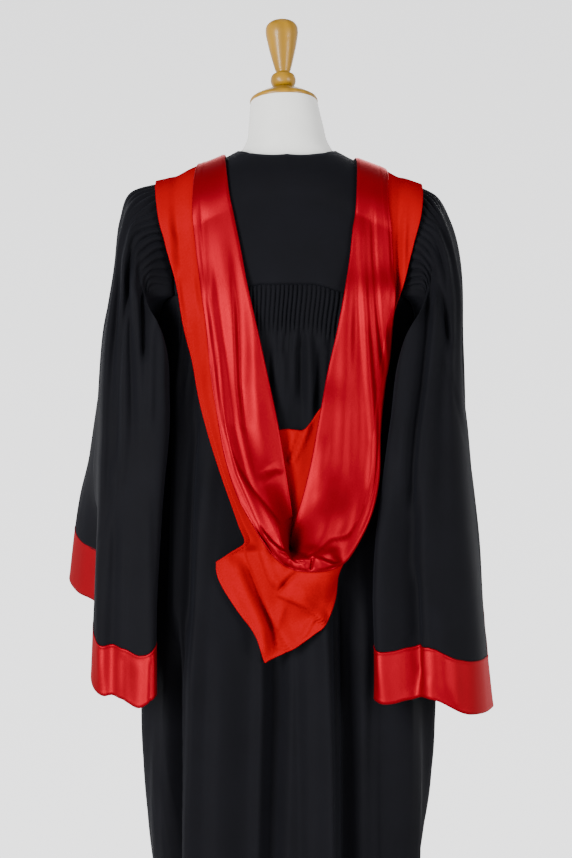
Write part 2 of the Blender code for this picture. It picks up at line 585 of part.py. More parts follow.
def yoke_sheet():
    """The yoke: a plain back with the neck hole, and two flaps over the shoulders."""
    steps = range(-YOKE_COLUMNS, YOKE_COLUMNS + 1)
    rows = [[drape_point(*yoke_back_place(step, level)) for step in steps] for level in YOKE_LEVELS]
    sheet = Sheet(rows)
    cells = YOKE_COLUMNS - NECK_COLUMNS
    for side in (-1, 1):
        middle = (len(rows) - 1) * len(steps) + YOKE_COLUMNS
        ring = [middle + side * (NECK_COLUMNS + j) for j in range(cells + 1)]
        for down in YOKE_DOWNS:
            below = list(range(len(sheet.points), len(sheet.points) + cells + 1))
            sheet.points += [drape_point(*yoke_flap_place(side, j / cells, down)) for j in range(cells + 1)]
            for j in range(cells):
                quad = (ring[j], ring[j + 1], below[j + 1], below[j])
                sheet.faces.append(quad if side < 0 else quad[::-1])
            ring = below
    return sheet


def yoke_seam_z(x):
    """The seam between yoke and back, which falls away a little towards the armholes."""
    return YOKE_SEAM_Z - (YOKE_SEAM_Z - YOKE_CORNER_Z) * ease(0.035, 0.100, abs(x))


def back_top_z(turn):
    """The back panel's top edge: the yoke seam and, outside its corners, the armhole."""
    if abs(turn) <= CORNER_TURN:
        return yoke_seam_z(plan_point(turn, YOKE_SEAM_Z)[0]) - SEAM_GAP / 2
    inset = ARMHOLE_INSET * ease(CORNER_TURN, CORNER_TURN + 0.05, abs(turn))
    return armhole_drop(turn, CORNER_TURN) - inset


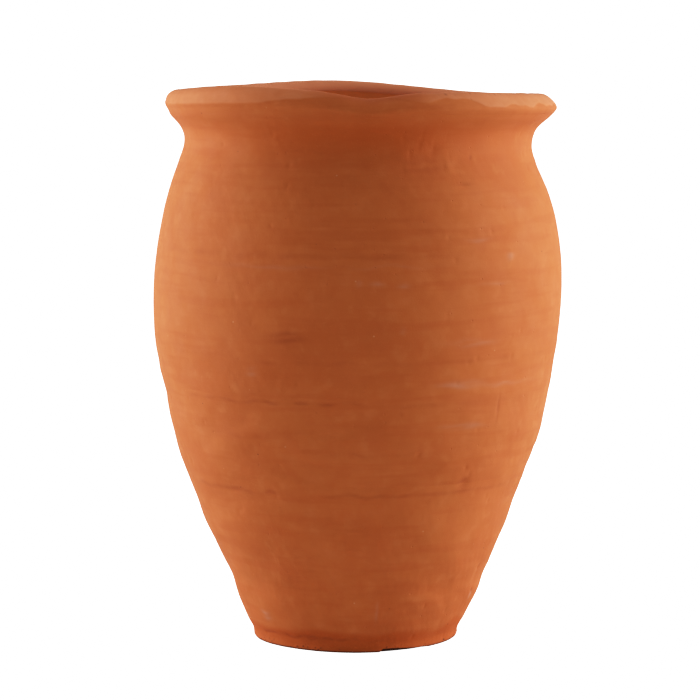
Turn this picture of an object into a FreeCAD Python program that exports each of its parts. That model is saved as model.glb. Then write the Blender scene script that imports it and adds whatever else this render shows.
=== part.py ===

*-*-*

= Task to carry out =
Write the material out again word for word.

= Output for this task =
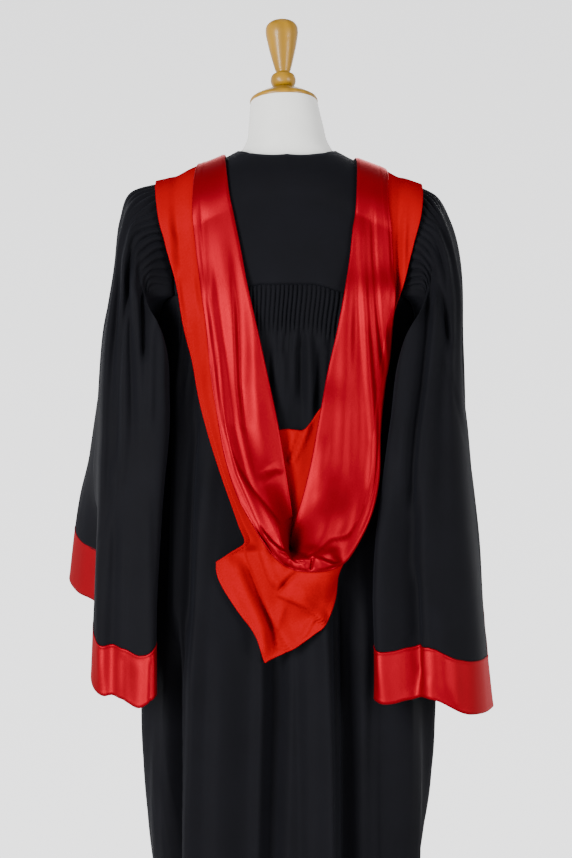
Write part 2 of the Blender code for this picture. It picks up at line 585 of part.py. More parts follow.
def yoke_sheet():
    """The yoke: a plain back with the neck hole, and two flaps over the shoulders."""
    steps = range(-YOKE_COLUMNS, YOKE_COLUMNS + 1)
    rows = [[drape_point(*yoke_back_place(step, level)) for step in steps] for level in YOKE_LEVELS]
    sheet = Sheet(rows)
    cells = YOKE_COLUMNS - NECK_COLUMNS
    for side in (-1, 1):
        middle = (len(rows) - 1) * len(steps) + YOKE_COLUMNS
        ring = [middle + side * (NECK_COLUMNS + j) for j in range(cells + 1)]
        for down in YOKE_DOWNS:
            below = list(range(len(sheet.points), len(sheet.points) + cells + 1))
            sheet.points += [drape_point(*yoke_flap_place(side, j / cells, down)) for j in range(cells + 1)]
            for j in range(cells):
                quad = (ring[j], ring[j + 1], below[j + 1], below[j])
                sheet.faces.append(quad if side < 0 else quad[::-1])
            ring = below
    return sheet


def yoke_seam_z(x):
    """The seam between yoke and back, which falls away a little towards the armholes."""
    return YOKE_SEAM_Z - (YOKE_SEAM_Z - YOKE_CORNER_Z) * ease(0.035, 0.100, abs(x))


def back_top_z(turn):
    """The back panel's top edge: the yoke seam and, outside its corners, the armhole."""
    if abs(turn) <= CORNER_TURN:
        return yoke_seam_z(plan_point(turn, YOKE_SEAM_Z)[0]) - SEAM_GAP / 2
    inset = ARMHOLE_INSET * ease(CORNER_TURN, CORNER_TURN + 0.05, abs(turn))
    return armhole_drop(turn, CORNER_TURN) - inset


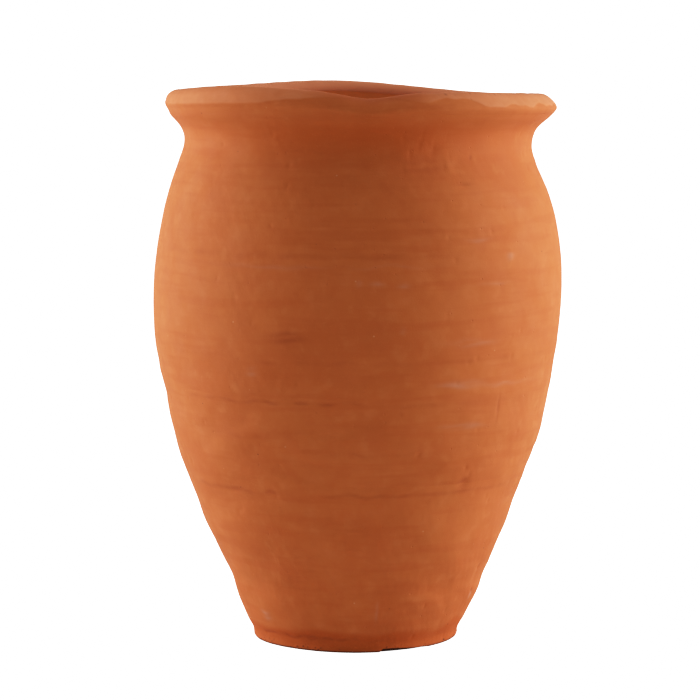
Turn this picture of an object into a FreeCAD Python program that exports each of its parts. That model is saved as model.glb. Then write the Blender scene script that imports it and adds whatever else this render shows.
=== part.py ===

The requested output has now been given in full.